Obviously there was no sign of David Cameron in the chamber. Lord Big Dave is choosing to lie low. Very wise. It goes without saying that he will come away untouched from the Grenfell fire report. Even though it was his bonfire of red tape that paved the way for a laissez-faire approach to safety in social housing. Eric Pickles was just his useful idiot. But Dave will get away unscathed. No censure. Because men like Dave always do. They lead a charmed life. A made man. But perhaps best not to do too much to draw attention to himself for a few weeks.

Still, there was some joy to be found on the estate on Thursday. While most cabinet ministers are doing their best not to panic about the public’s reaction to cutting the winter fuel allowance – a U-turn/fudge is only a matter of days away – Ed Miliband is living his best life. The disappointment of his time as leader is now ancient history. He’s loving being a cabinet minister. The sense of real power.
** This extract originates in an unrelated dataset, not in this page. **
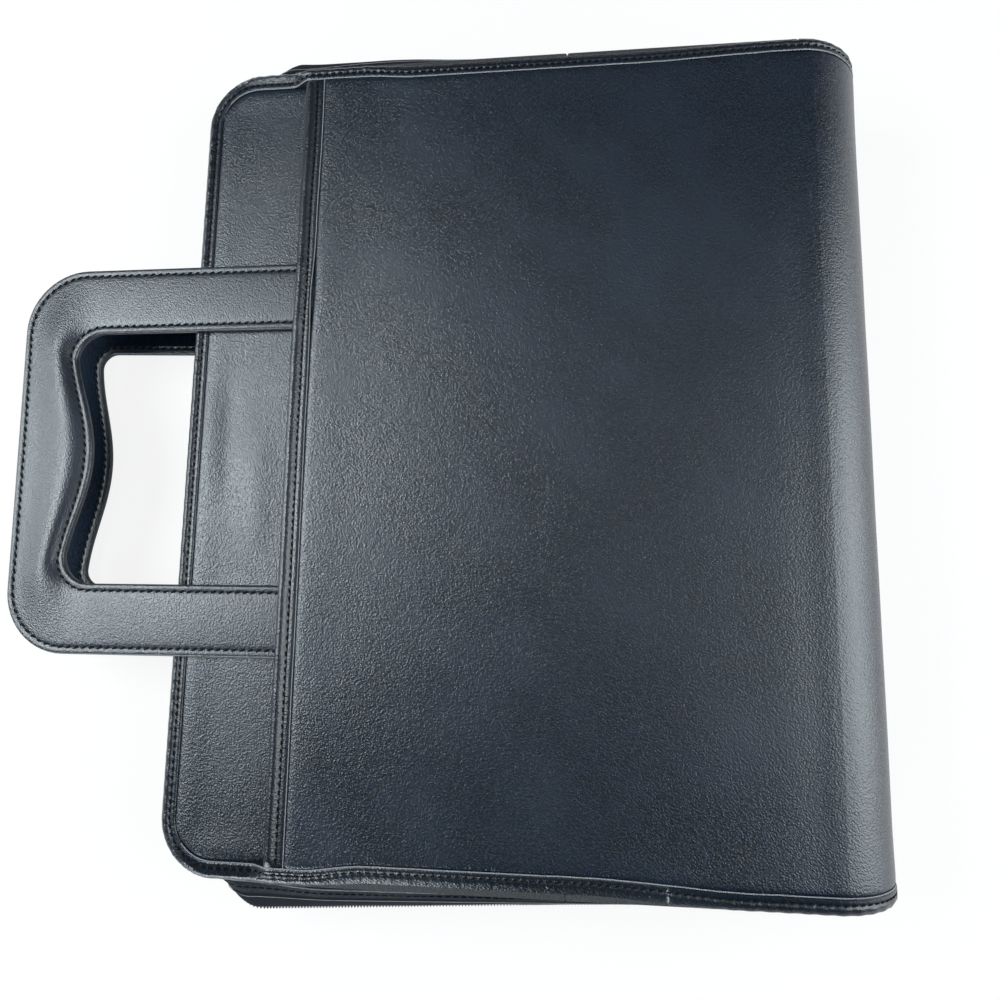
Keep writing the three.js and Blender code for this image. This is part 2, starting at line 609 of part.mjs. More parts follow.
function addSlider() {
  const frame = runFrame(SLIDER_LENGTH / 2 + 1);
  const halfLength = SLIDER_LENGTH / 2;
  const inner = ROW_WIDTH / 2 + SLIDER_CLEARANCE;
  const outer = inner + SLIDER_PLATE;
  const halfHeight = ROW_GAP / 2 + ROW_HEIGHT + SLIDER_LIP;
  const platePiece = (sign) => box(
    [-halfLength, Math.min(sign * inner, sign * outer), -halfHeight],
    [halfLength, Math.max(sign * inner, sign * outer), halfHeight]);
  const neck = box([halfLength - 2.5, -outer + 0.1, -SLIDER_NECK / 2],
    [halfLength - 0.5, outer - 0.1, SLIDER_NECK / 2]);
  const eyeRadius = PULL_PIN_RADIUS + GAP + PULL_EYE_WALL;
  const pinY = outer + eyeRadius + GAP;
  const earZ = PULL_EYE_HEIGHT / 2 + GAP;
  const ear = (sign) => box(
    [-eyeRadius * 0.8, outer - 0.1, Math.min(sign * earZ, sign * (earZ + EAR_SHEET))],
    [eyeRadius * 0.8, pinY + PULL_PIN_RADIUS + 0.4, Math.max(sign * earZ, sign * (earZ + EAR_SHEET))]);
  const pin = cylinder(PULL_PIN_RADIUS, [0, pinY, -earZ - 0.1], [0, pinY, earZ + 0.1], 10);
  addPiece(frame, 'zip_slider',
    join(platePiece(1), platePiece(-1), neck, ear(1), ear(-1), pin), NICKEL);

  const eye = cylinder(eyeRadius, [0, pinY, -PULL_EYE_HEIGHT / 2], [0, pinY, PULL_EYE_HEIGHT / 2], 14);
  const bore = cylinder(PULL_PIN_RADIUS + GAP, [0, pinY, -PULL_EYE_HEIGHT], [0, pinY, PULL_EYE_HEIGHT], 14);
  const halfWidth = PULL_WIDTH / 2;
  const neckShape = new THREE.Shape([
    [-eyeRadius * 0.6, -PULL_EYE_HEIGHT / 2], [-eyeRadius * 0.6, PULL_EYE_HEIGHT / 2],
    [-halfLength - 2, PULL_EYE_HEIGHT / 2], [-halfLength - 4, halfWidth],
    [-PULL_LENGTH + 2, halfWidth], [-PULL_LENGTH, halfWidth - 2], [-PULL_LENGTH, -halfWidth + 2],
    [-PULL_LENGTH + 2, -halfWidth], [-halfLength - 4, -halfWidth],
    [-halfLength - 2, -PULL_EYE_HEIGHT / 2]].map((point) => new THREE.Vector2(...point)));
  const tab = alongY(neckShape, pinY - PULL_SHEET / 2, pinY + PULL_SHEET / 2);
  addPiece(frame, 'zip_pull', cut(join(eye, tab), bore), NICKEL);
}

// Ring mechanism, standing on the back cover's lining
const BLADE_Z = BASE_Z + BLADE_LIFT;
const BLADE_PIVOT = HOUSING_WIDTH / 2 - HOUSING_SHEET - GAP;
const ROD_LOW = BLADE_Z + BLADE_SHEET + GAP;
const RING_Z = ROD_LOW + RING_RISE;
const RIVET_Y = BLADE_LENGTH / 2 + RIVET_HEAD_RADIUS + 1;

function housing() {
  const half = HOUSING_WIDTH / 2;
  const arch = (inset) => {
    const [halfSpan, rise] = [half - inset, HOUSING_RISE - inset];
    const steps = 8;
    return range(steps + 1).map((i) => {
      const t = i / steps;
      const z = BASE_Z + mix(rise * 0.45, rise, Math.sin(Math.PI * t));
      return new THREE.Vector2(RING_X + mix(halfSpan, -halfSpan, t), z);
    });
  };
  const outline = [new THREE.Vector2(RING_X + half, BASE_Z), ...arch(0),
    new THREE.Vector2(RING_X - half, BASE_Z),
    new THREE.Vector2(RING_X - half + HOUSING_SHEET, BASE_Z),
    ...arch(HOUSING_SHEET).reverse(),
    new THREE.Vector2(RING_X + half - HOUSING_SHEET, BASE_Z)];
  const shell = alongY(new THREE.Shape(outline), -HOUSING_LENGTH / 2, HOUSING_LENGTH / 2);
  const slotOuter = half - HOUSING_SHEET;
  const slots = [-1, 1].flatMap((sign) => [-1, 0, 1].map((place) => {
    const y = place * RING_PITCH;
    const [near, far] = [SLOT_INNER, slotOuter].map((offset) => RING_X + sign * offset);
    return box([Math.min(near, far), y - SLOT_LENGTH / 2, BASE_Z + BLADE_LIFT],
      [Math.max(near, far), y + SLOT_LENGTH / 2, BASE_Z + HOUSING_RISE + 1]);
  }));
  return cut(shell, ...slots, ...rivetCutters());
}

function rivetCutters() {
  return [-1, 1].map((sign) => cylinder(RIVET_RADIUS + GAP,
    [RING_X, sign * RIVET_Y, 0], [RING_X, sign * RIVET_Y, BASE_Z + HOUSING_RISE + 2]));
}

// A headed pin clenched under the board
function rivet(sign) {
  const headZ = BASE_Z + HOUSING_RISE + GAP;
  const underZ = BOARD_TOP - GAP;
  const at = (z) => [RING_X, sign * RIVET_Y, z];
  return join(cylinder(RIVET_RADIUS, at(underZ - 0.5), at(headZ + 0.5)),
    cylinder(RIVET_HEAD_RADIUS, at(headZ), at(headZ + RIVET_HEAD)),
    cylinder(RIVET_HEAD_RADIUS, at(underZ - RIVET_HEAD), at(underZ)));
}

function halfRing(sign, y) {
  const arcSteps = 9;
  const sides = 8;
  const tipAngle = Math.PI / 2 - GAP / (2 * RING_RADIUS);
  const arc = range(arcSteps + 1).map((i) => {
    const angle = mix(ROD_BEND, tipAngle, i / arcSteps);
    return [RING_RADIUS * Math.cos(angle), RING_Z + RING_RADIUS * Math.sin(angle)];
  });
  const path = [[RING_ROOT, ROD_LOW], [RING_ROOT, ROD_LOW + ROD_UPRIGHT], ...arc];
  const last = path.length - 1;
  const rings = path.map(([offset, z], i) => {
    const [before, after] = [path[Math.max(i - 1, 0)], path[Math.min(i + 1, last)]];
    const run = [after[0] - before[0], after[1] - before[1]];
    const length = Math.hypot(...run);
    const across = i === last ? [0, 1] : [run[1] / length, -run[0] / length];
    return range(sides).map((j) => {
      const turn = (j / sides) * 2 * Math.PI;
      const out = ROD_RADIUS * Math.cos(turn);
      return [RING_X + sign * (offset + across[0] * out), y + ROD_RADIUS * Math.sin(turn),
        z + across[1] * out];
    });
  });
  return loft(rings);
}

function lever(sign) {
  const tipY = sign * (HOUSING_LENGTH / 2);
  const footY = tipY - sign * LEVER_FOOT;
  const half = LEVER_WIDTH / 2;
  const z = BLADE_Z;
  const out = (distance) => tipY + sign * distance;
  const profile = [[footY, z], [out(2), z], [out(5), z + 2.5], [out(6), z + LEVER_HEIGHT],
    [out(6 - LEVER_SHEET), z + LEVER_HEIGHT], [out(5 - LEVER_SHEET), z + 3],
    [out(1.5), z + LEVER_SHEET], [footY, z + LEVER_SHEET]];
  return loft([-half, half].map((x) => profile.map(([y, height]) => [RING_X + x, y, height])));
}

function addRings(group) {
  addPiece(group, 'ring_housing', housing(), NICKEL);
  addPiece(group, 'ring_rivet_upper', rivet(1), NICKEL);
  addPiece(group, 'ring_rivet_lower', rivet(-1), NICKEL);
  const hands = { left: -1, right: 1 };
  for (const [hand, sign] of Object.entries(hands)) {
    const edge = RING_X + sign * BLADE_PIVOT;
    const centre = RING_X + sign * GAP / 2;
    addPiece(group, `ring_blade_${hand}`, box(
      [Math.min(edge, centre), -BLADE_LENGTH / 2, BLADE_Z],
      [Math.max(edge, centre), BLADE_LENGTH / 2, BLADE_Z + BLADE_SHEET]), NICKEL);
    ['lower', 'middle', 'upper'].forEach((place, index) => {
      addPiece(group, `half_ring_${hand}_${place}`, halfRing(sign, (index - 1) * RING_PITCH), NICKEL);
    });
  }
  addPiece(group, 'ring_lever_upper', lever(1), NICKEL);
  addPiece(group, 'ring_lever_lower', lever(-1), NICKEL);
}

// Document pocket, card pocket and pen loop under the front cover's lining
function addInside(group) {
  const top = -(STACK + GAP);
  const pocketLow = -HALF_HEIGHT + BINDING_WIDTH + 8;
  addPiece(group, 'document_pocket', plate(
    rectangle(POCKET_EDGE, pocketLow, POCKET_EDGE + POCKET_LENGTH, pocketLow + POCKET_HEIGHT),
    top, top - POCKET_SHEET), LEATHER);
  const cardX = POCKET_EDGE + (POCKET_LENGTH - CARD_LENGTH) / 2;
  const cardTop = top - POCKET_SHEET - GAP;
  const cardY = pocketLow + POCKET_HEIGHT - CARD_HEIGHT - 20;
  addPiece(group, 'card_pocket', plate(
    rectangle(cardX, cardY, cardX + CARD_LENGTH, cardY + CARD_HEIGHT),
    cardTop, cardTop - POCKET_SHEET), LEATHER);
  const loopX = FRONT_LENGTH - PEN_LOOP_SETBACK;
  const loopZ = top - PEN_LOOP_RADIUS;
  const hole = new THREE.Path();
  hole.absarc(loopX, loopZ, PEN_LOOP_RADIUS - PEN_LOOP_SHEET, 0, 2 * Math.PI, true);
  const round = new THREE.Shape();
  round.absarc(loopX, loopZ, PEN_LOOP_RADIUS, 0, 2 * Math.PI, false);
  round.holes.push(hole);
  const loopY = RING_PITCH / 2;
  addPiece(group, 'pen_loop',
    alongY(round, loopY - PEN_LOOP_LENGTH / 2, loopY + PEN_LOOP_LENGTH / 2, 10), BOUND);
}

addCover(binder, 'back', BACK_LENGTH, 1, BACK_WELT_RISE, rivetCutters());
addCover(frontFrame, 'front', FRONT_LENGTH, -1, FRONT_WELT_RISE, []);
addSpine(binder);
addHandle(frontFrame, 'front_handle', -1, FRONT_REACH, FRONT_SKEW, FRONT_GRIP_DOME);
addHandle(binder, 'rear_handle', 1, REAR_REACH, REAR_SKEW, REAR_GRIP_DOME);
addZip();
addSlider();
addRings(binder);
addInside(frontFrame);

export default parts;
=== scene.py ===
"""A zipper binder in black leather, dressed around its solid model.

Lengths in the code are millimetres on the binder as it lies: s runs from the opening edge of the
front cover over the spine to the opening edge of the back cover, y along the spine, h up from the
outer face.
"""

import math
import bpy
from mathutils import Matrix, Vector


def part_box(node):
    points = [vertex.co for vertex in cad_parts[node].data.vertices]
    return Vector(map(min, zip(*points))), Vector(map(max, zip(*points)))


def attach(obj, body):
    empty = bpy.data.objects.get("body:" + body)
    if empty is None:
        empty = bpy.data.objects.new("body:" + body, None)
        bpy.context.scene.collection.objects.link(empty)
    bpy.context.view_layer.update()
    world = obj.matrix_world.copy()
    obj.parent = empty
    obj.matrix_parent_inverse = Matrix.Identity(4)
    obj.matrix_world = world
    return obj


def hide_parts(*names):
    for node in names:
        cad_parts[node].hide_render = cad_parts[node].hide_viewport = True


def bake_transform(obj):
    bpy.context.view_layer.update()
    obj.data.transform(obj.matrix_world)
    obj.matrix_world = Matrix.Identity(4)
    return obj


bl_info = {
    "name": "Zipper Binder",
    "version": (1, 0, 0),
    "blender": (4, 5, 0),
    "location": "View3D > Sidebar > Binder",
    "description": "Leather zipper binder with rings and two pull-out handles",
    "category": "Object",
}

import bmesh
import bpy
from mathutils import Euler, Matrix, Vector, noise

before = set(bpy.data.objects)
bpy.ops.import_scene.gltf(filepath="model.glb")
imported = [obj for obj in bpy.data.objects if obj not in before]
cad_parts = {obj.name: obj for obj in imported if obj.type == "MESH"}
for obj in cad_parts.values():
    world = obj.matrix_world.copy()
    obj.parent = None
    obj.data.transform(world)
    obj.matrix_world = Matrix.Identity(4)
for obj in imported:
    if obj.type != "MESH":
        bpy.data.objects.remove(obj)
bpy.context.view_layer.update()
MM = 0.001

# Shape of the closed binder, which the solids share
HALF = 170.6
EDGE_THICKNESS = 37.0
SPINE_RADIUS = 28.75
SPINE_X = 257.25
CORNER = 22.5
STACK = 9.0
SPINE_SETTLED = 0.45
STRIP_DEPTH = 4.6
BINDING_WIDTH = 6.0
SKIN_THICKNESS = 1.1
STRIP_THICKNESS = 0.9
LINING_DEPTH = 8.2
LINING_THICKNESS = 0.8
BOARD_DEPTH = 6.1
BOARD_THICKNESS = 1.95
MOUTH = 45.2
# Where the front pocket's mouth gapes over the handle's upper arm
GAPE_Y = 66.0
PANEL_START = 53.1
ARM_END = 70.2
POCKET_END = 160.2
ORIGIN_X = SPINE_X + SPINE_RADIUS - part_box("spine_skin")[1].x / MM
EDGE_ABOVE = EDGE_THICKNESS - SPINE_RADIUS
EDGE_SPAN = math.hypot(SPINE_X, EDGE_ABOVE)
TILT = math.asin(SPINE_RADIUS / EDGE_SPAN) - math.atan2(EDGE_ABOVE, SPINE_X)
FRONT_END = math.sqrt(EDGE_SPAN**2 - SPINE_RADIUS**2)
BACK_START = FRONT_END + SPINE_RADIUS * (math.pi + TILT)
TOTAL = BACK_START + SPINE_X
HINGE_FRONT = FRONT_END - 7.0
HINGE_SPINE = FRONT_END + 5.0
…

On Thursday he was in the Commons for the second reading of his Great British Energy bill. And it was pure theatre of dreams. Almost pantomime. Laughs, passion. No persuasion necessary. The Tories aren’t an opposition. Just punchlines for his gags. No wonder the Conservative benches were almost empty. Ed almost made governing look fun. He clearly hasn’t got the memo. Keir Starmer will soon be having a word.